MR. REEKER: Well, obviously, it's a little premature to comment on any developments there. We've noted with interest the reports of President- elect Fox's discussions. We're looking forward very much to his visit to Washington, I believe the 24th of this month, where he'll meet with President Clinton at the White House, and they'll have an opportunity to discuss this.

As we've said from here, we are extremely excited for Mexico. This is a tremendous opportunity. We look forward very much to working with President- elect Fox and his administration. Secretary Albright this past weekend had good meetings with her Mexican counterpart, as well as Canadian counterpart, when they held their annual trilateral meeting in Santa Fe.

In terms of the specifics, again I'm not going to get into the specifics until we've had more of a chance to discuss these with President-elect Fox, and until his administration can take over.
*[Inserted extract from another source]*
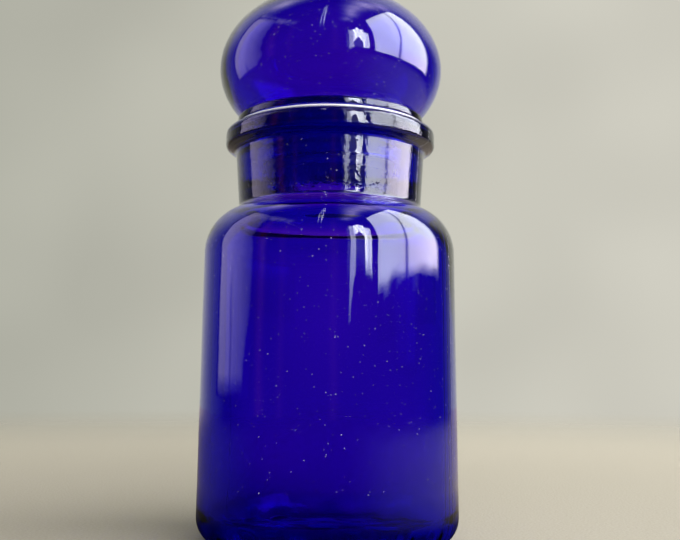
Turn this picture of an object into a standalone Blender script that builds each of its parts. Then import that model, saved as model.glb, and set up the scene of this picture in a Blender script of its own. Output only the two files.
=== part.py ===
"""Cobalt glass medicine jar with a hollow bubble stopper and a plastic seal ring.

Metres, +Z up. The origin is the centre of the jar's resting face, so the jar stands on z = 0.
Every piece is turned about the Z axis: its outline is drawn in the XZ plane and spun.
"""
import math

import bmesh
import bpy

# ---------------------------------------------------------------- overall
TURN_STEPS = 52                 # faces round each turned piece
SHARP_ANGLE = math.radians(38)  # edges sharper than this stay crisp in shading

# ---------------------------------------------------------------- jar, outside
HEEL_RADIUS = 0.0320            # widest radius of the body, just above the base
SHOULDER_START_RADIUS = 0.0313  # the body narrows slightly towards the shoulder
REST_RING_OUTER = 0.0255        # flat ring that the jar stands on
REST_RING_INNER = 0.0215
PUSH_UP_HEIGHT = 0.0020         # shallow hollow under the base
HEEL_HEIGHT = 0.0067            # where the rounded heel meets the body
SHOULDER_START = 0.0704         # where the body meets the shoulder
SHOULDER_ROUND = 0.0103         # radial size of the shoulder's round
SHOULDER_RISE = 0.0115          # height of the shoulder's round
NECK_BASE_RADIUS = 0.02295
NECK_TOP_RADIUS = 0.0238
NECK_BASE = 0.0829              # above the small cove at the neck's root
COVE_SWEEP = 8.0                # degrees of the shoulder's round that the cove takes up
NECK_TOP = 0.0957               # under the lip
LIP_RADIUS = 0.0265
LIP_UNDERSIDE = 0.0970
LIP_TOP = 0.1020
LIP_TOP_ROUND = 0.0016
LIP_LOWER_ROUND = 0.0012

# ---------------------------------------------------------------- jar, inside
BORE_RADIUS = 0.0200            # the mouth and neck
BORE_EDGE_ROUND = 0.0010
BODY_WALL = 0.0030
FLOOR_CENTRE_HEIGHT = 0.0052    # the floor bulges up over the hollow under the base
FLOOR_EDGE_HEIGHT = 0.0032
FLOOR_ROUND = 0.0055
INNER_SHOULDER_START = 0.0700
INNER_SHOULDER_ROUND = 0.0108
INNER_SHOULDER_RISE = 0.0095

# ---------------------------------------------------------------- stopper
BUBBLE_CENTRE = 0.1178
BUBBLE_RADIUS = 0.02834
BUBBLE_HALF_HEIGHT = 0.02074
BUBBLE_WALL = 0.0025
THROAT_ANGLE = -52.0            # where the hollow narrows into the plug, below its middle
FLANGE_RADIUS = 0.0236
FLANGE_UNDERSIDE = 0.1032
FLANGE_TOP = 0.1050
FLANGE_ROUND = 0.0004
PLUG_TOP_RADIUS = 0.0172
PLUG_END_RADIUS = 0.0168
PLUG_END = 0.0909
PLUG_WALL = 0.0027
PLUG_COVE = 0.0008              # round between the plug and the flange

# ---------------------------------------------------------------- seal ring
SEAL_FLANGE_RADIUS = 0.0241
SEAL_FLANGE_UNDERSIDE = 0.1023
SEAL_FLANGE_TOP = 0.1029
SEAL_SLEEVE_INNER = 0.0176
SEAL_SLEEVE_OUTER = 0.0187
SEAL_SLEEVE_END = 0.0925
SEAL_FIN_RADIUS = 0.0197        # a running gap to the bore
SEAL_FIN_HEIGHT = 0.0012
SEAL_FIN_LEVELS = (0.0997, 0.0971, 0.0945)
SEAL_EDGE_ROUND = 0.0003

GLASS_COLOUR = (0.010, 0.002, 0.260, 1.0)
GLASS_GLOSS = 0.03              # roughness of the fire-polished surface
GLASS_CLARITY = 0.6             # share of the light that goes through
SEAL_COLOUR = (0.780, 0.790, 0.800, 1.0)
SEAL_GLOSS = 0.40


def clear_scene():
    """Remove whatever objects the file starts with."""
    for thing in list(bpy.data.objects):
        bpy.data.objects.remove(thing, do_unlink=True)


def arc(centre, size, start_deg, end_deg, steps):
    """Points on an elliptical arc: centre (x, z), size (x, z), angles from +X towards +Z."""
    points = []
    for i in range(steps + 1):
        angle = math.radians(start_deg + (end_deg - start_deg) * i / steps)
        points.append((centre[0] + size[0] * math.cos(angle),
                       centre[1] + size[1] * math.sin(angle)))
    return points


def curve(start, control, end, steps):
    """Points on a smooth bend from start to end that leaves and arrives towards control."""
    points = []
    for i in range(steps + 1):
        t = i / steps
        weights = ((1 - t) ** 2, 2 * t * (1 - t), t ** 2)
        points.append(tuple(weights[0] * start[k] + weights[1] * control[k] + weights[2] * end[k]
                            for k in (0, 1)))
    return points


def dome(edge_radius, centre_height, edge_height, steps):
    """Points from the axis out to edge_radius, level at both ends, falling between them."""
    points = []
    for i in range(steps + 1):
        share = 0.5 + 0.5 * math.cos(math.pi * i / steps)
        points.append((edge_radius * i / steps,
                       edge_height + (centre_height - edge_height) * share))
    return points


def joined(*stretches):
    """One outline from several stretches, with repeated points left out."""
    outline = []
    for point in (p for stretch in stretches for p in stretch):
        if not outline or math.dist(point, outline[-1]) > 1e-5:
            outline.append(point)
    return outline


def round_angle(round_size, inset):
    """Angle in degrees at which a round of that radial size has come in by inset."""
    return math.degrees(math.acos(1 - inset / round_size))


def jar_outline():
    """Axis of the floor, out, up the inside, over the lip, down the outside, in to the axis."""
    inner_radius = HEEL_RADIUS - BODY_WALL
    inner_top_radius = SHOULDER_START_RADIUS - BODY_WALL
    floor_edge = inner_radius - FLOOR_ROUND
    floor = dome(floor_edge, FLOOR_CENTRE_HEIGHT, FLOOR_EDGE_HEIGHT, 5)
    floor_round = arc((floor_edge, FLOOR_EDGE_HEIGHT + FLOOR_ROUND),
                      (FLOOR_ROUND, FLOOR_ROUND), -90, 0, 5)
    inset = inner_top_radius - BORE_RADIUS
    inner_shoulder = arc((inner_top_radius - INNER_SHOULDER_ROUND, INNER_SHOULDER_START),
                         (INNER_SHOULDER_ROUND, INNER_SHOULDER_RISE), 0,
                         round_angle(INNER_SHOULDER_ROUND, inset), 6)
    bore_edge = arc((BORE_RADIUS + BORE_EDGE_ROUND, LIP_TOP - BORE_EDGE_ROUND),
                    (BORE_EDGE_ROUND, BORE_EDGE_ROUND), 180, 90, 3)
    lip_edge = arc((LIP_RADIUS - LIP_TOP_ROUND, LIP_TOP - LIP_TOP_ROUND),
                   (LIP_TOP_ROUND, LIP_TOP_ROUND), 90, 0, 4)
    lip_lower = arc((LIP_RADIUS - LIP_LOWER_ROUND, LIP_UNDERSIDE + LIP_LOWER_ROUND),
                    (LIP_LOWER_ROUND, LIP_LOWER_ROUND), 0, -80, 3)
    lip_cove = curve((NECK_TOP_RADIUS + LIP_LOWER_ROUND, LIP_UNDERSIDE - LIP_LOWER_ROUND / 4),
                     (NECK_TOP_RADIUS, LIP_UNDERSIDE - LIP_LOWER_ROUND / 2),
                     (NECK_TOP_RADIUS, NECK_TOP), 3)
    shoulder_centre = (SHOULDER_START_RADIUS - SHOULDER_ROUND, SHOULDER_START)
    meets_neck = round_angle(SHOULDER_ROUND, SHOULDER_START_RADIUS - NECK_BASE_RADIUS)
    shoulder_end = meets_neck - COVE_SWEEP
    shoulder = arc(shoulder_centre, (SHOULDER_ROUND, SHOULDER_RISE), shoulder_end, 0, 8)
    neck_cove = curve((NECK_BASE_RADIUS, NECK_BASE),
                      (NECK_BASE_RADIUS, SHOULDER_START + SHOULDER_RISE), shoulder[0], 3)
    heel = arc((REST_RING_OUTER, HEEL_HEIGHT),
               (HEEL_RADIUS - REST_RING_OUTER, HEEL_HEIGHT), 0, -90, 6)
    push_up = curve((REST_RING_INNER, 0.0), (REST_RING_INNER * 0.7, PUSH_UP_HEIGHT),
                    (0.0, PUSH_UP_HEIGHT), 4)
    return joined(floor, floor_round, inner_shoulder, bore_edge, lip_edge, lip_lower,
                  lip_cove, neck_cove, shoulder, heel, push_up)


def stopper_outline():
    """Top of the bubble, down the outside to the plug's rim, and up the inside to the axis."""
    bubble_size = (BUBBLE_RADIUS, BUBBLE_HALF_HEIGHT)
    drop = BUBBLE_CENTRE - FLANGE_TOP
    meet = -math.degrees(math.asin(drop / BUBBLE_HALF_HEIGHT))
    bubble = arc((0.0, BUBBLE_CENTRE), bubble_size, 90, meet, 14)
    flange_top = arc((FLANGE_RADIUS - FLANGE_ROUND, FLANGE_TOP - FLANGE_ROUND),
                     (FLANGE_ROUND, FLANGE_ROUND), 90, 0, 2)
    flange_bottom = arc((FLANGE_RADIUS - FLANGE_ROUND, FLANGE_UNDERSIDE + FLANGE_ROUND),
                        (FLANGE_ROUND, FLANGE_ROUND), 0, -90, 2)
    plug_top = curve((PLUG_TOP_RADIUS + PLUG_COVE / 4, FLANGE_UNDERSIDE),
                     (PLUG_TOP_RADIUS, FLANGE_UNDERSIDE),
                     (PLUG_TOP_RADIUS, FLANGE_UNDERSIDE - PLUG_COVE), 2)
    rim_radius = PLUG_WALL / 2
    rim = arc((PLUG_END_RADIUS - rim_radius, PLUG_END + rim_radius),
              (rim_radius, rim_radius), 0, -180, 6)
    inner_size = (BUBBLE_RADIUS - BUBBLE_WALL, BUBBLE_HALF_HEIGHT - BUBBLE_WALL)
    plug_inner = PLUG_TOP_RADIUS - PLUG_WALL
    inner_bubble = arc((0.0, BUBBLE_CENTRE), inner_size, THROAT_ANGLE, 90, 12)
    throat = curve((plug_inner, FLANGE_UNDERSIDE), (plug_inner, FLANGE_TOP),
                   inner_bubble[0], 3)
    return joined(bubble, flange_top, flange_bottom, plug_top, rim, throat, inner_bubble)


def seal_outline():
    """Closed loop: over the flange, down the fins, and up the inside of the sleeve."""
    thickness = SEAL_FLANGE_TOP - SEAL_FLANGE_UNDERSIDE
    edge = arc((SEAL_FLANGE_RADIUS - thickness / 2, SEAL_FLANGE_UNDERSIDE + thickness / 2),
               (thickness / 2, thickness / 2), 90, -90, 4)
    fins = [(SEAL_SLEEVE_OUTER, SEAL_FLANGE_UNDERSIDE)]
    for level in SEAL_FIN_LEVELS:
        fins += [(SEAL_SLEEVE_OUTER, level + SEAL_FIN_HEIGHT / 2),
                 (SEAL_FIN_RADIUS, level + SEAL_FIN_HEIGHT / 4),
                 (SEAL_FIN_RADIUS, level),
                 (SEAL_SLEEVE_OUTER, level - SEAL_FIN_HEIGHT / 2)]
    end = [(SEAL_SLEEVE_OUTER, SEAL_SLEEVE_END + SEAL_EDGE_ROUND),
           (SEAL_SLEEVE_OUTER - SEAL_EDGE_ROUND, SEAL_SLEEVE_END),
           (SEAL_SLEEVE_INNER, SEAL_SLEEVE_END), (SEAL_SLEEVE_INNER, SEAL_FLANGE_TOP)]
    return joined(edge, fins, end)


def turned(name, outline, closed):
    """Spin an outline about Z and return the object, one closed body."""
    mesh_builder = bmesh.new()
    vertices = [mesh_builder.verts.new((x, 0.0, z)) for x, z in outline]
    edges = [mesh_builder.edges.new(pair) for pair in zip(vertices, vertices[1:])]
    if closed:
        edges.append(mesh_builder.edges.new((vertices[-1], vertices[0])))
    bmesh.ops.spin(mesh_builder, geom=vertices + edges, axis=(0.0, 0.0, 1.0),
                   cent=(0.0, 0.0, 0.0), angle=2 * math.pi, steps=TURN_STEPS,
                   use_duplicate=False)
    bmesh.ops.remove_doubles(mesh_builder, verts=mesh_builder.verts, dist=2e-6)
    bmesh.ops.recalc_face_normals(mesh_builder, faces=mesh_builder.faces)
    mesh = bpy.data.meshes.new(name)
    mesh_builder.to_mesh(mesh)
    mesh_builder.free()
    mesh.shade_smooth()
    mesh.set_sharp_from_angle(angle=SHARP_ANGLE)
    piece = bpy.data.objects.new(name, mesh)
    bpy.context.scene.collection.objects.link(piece)
    return piece


def material(name, colour, roughness, transmission):
    """A plain non-metal with the piece's colour and gloss."""
    finish = bpy.data.materials.new(name)
    finish.use_nodes = True
    shader = finish.node_tree.nodes["Principled BSDF"]
    shader.inputs["Base Color"].default_value = colour
    shader.inputs["Roughness"].default_value = roughness
    shader.inputs["Metallic"].default_value = 0.0
    shader.inputs["Transmission Weight"].default_value = transmission
    finish.diffuse_color = colour
    return finish


def make_jar():
    """The jar: body, shoulder, neck and lip in one piece of glass."""
    jar = turned("jar", jar_outline(), closed=False)
    jar.data.materials.append(material("jar_glass", GLASS_COLOUR, GLASS_GLOSS, GLASS_CLARITY))


def make_stopper():
    """The stopper: bubble, flange and hollow plug in one piece of glass."""
    stopper = turned("stopper", stopper_outline(), closed=False)
    stopper.data.materials.append(
        material("stopper_glass", GLASS_COLOUR, GLASS_GLOSS, GLASS_CLARITY))


def make_seal_ring():
    """The plastic ring that closes the gap between the plug and the neck."""
    seal = turned("seal_ring", seal_outline(), closed=True)
    seal.data.materials.append(material("seal_plastic", SEAL_COLOUR, SEAL_GLOSS, 0.0))


clear_scene()
make_jar()
make_stopper()
make_seal_ring()
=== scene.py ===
"""Looks of the cobalt glass medicine jar: glass, seal ring, dust, table, windows and camera.

Metres, +Z up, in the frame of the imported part. The jar stands on z = 0 and its axis is Z.
"""
import math

import bmesh
import bpy
import numpy as np
from mathutils import Matrix, Vector
from mathutils.bvhtree import BVHTree


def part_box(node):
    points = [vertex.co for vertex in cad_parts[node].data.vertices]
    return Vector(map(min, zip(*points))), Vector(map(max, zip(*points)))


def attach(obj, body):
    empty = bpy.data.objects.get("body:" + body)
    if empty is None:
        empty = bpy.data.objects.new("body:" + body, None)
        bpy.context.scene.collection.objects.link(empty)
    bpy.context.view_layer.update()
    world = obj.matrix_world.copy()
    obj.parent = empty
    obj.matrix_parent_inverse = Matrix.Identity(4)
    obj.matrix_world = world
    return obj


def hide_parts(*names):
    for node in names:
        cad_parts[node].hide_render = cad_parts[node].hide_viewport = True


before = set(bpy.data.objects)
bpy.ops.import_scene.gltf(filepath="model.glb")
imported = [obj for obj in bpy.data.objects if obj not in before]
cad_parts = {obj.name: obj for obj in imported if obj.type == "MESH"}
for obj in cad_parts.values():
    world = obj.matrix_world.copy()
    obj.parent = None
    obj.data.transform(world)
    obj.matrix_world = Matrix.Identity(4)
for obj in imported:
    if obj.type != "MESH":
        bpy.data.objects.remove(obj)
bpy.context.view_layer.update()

JAR_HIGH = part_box("jar")[1]
STOPPER_LOW, STOPPER_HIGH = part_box("stopper")
SEAL_LOW, SEAL_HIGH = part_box("seal_ring")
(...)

I think we've talked about before the fact that an open border can only be achieved with a certain economic symmetry that we need to work on, and President-elect Fox also indicated the need to reduce the flow of illegal migration.

So we look forward again to hearing the details of the proposals that President-elect Fox will have. Again, as I said, he'll be here in Washington on the 24th, and we will follow this with great interest.

QUESTION: President Chen Shui-bien of Taiwan was in LA transiting this weekend, and canceled plans to meet with several members of Congress, reportedly under pressure from this Department, which said that if he did so, he might not be allowed to transit the US again. Can you comment on those reports?

MR. REEKER: Well, I think as we discussed quite fully last week, Mr. Chen acted in accordance with our shared understanding of the private nature of his transit. They had requested a transit of the United States for travel purposes, and we agreed to that, considering his safety, comfort and convenience. This is a standard practice. We granted this transit stop through the United States for President Chen on his way to Latin America, and I believe to Africa.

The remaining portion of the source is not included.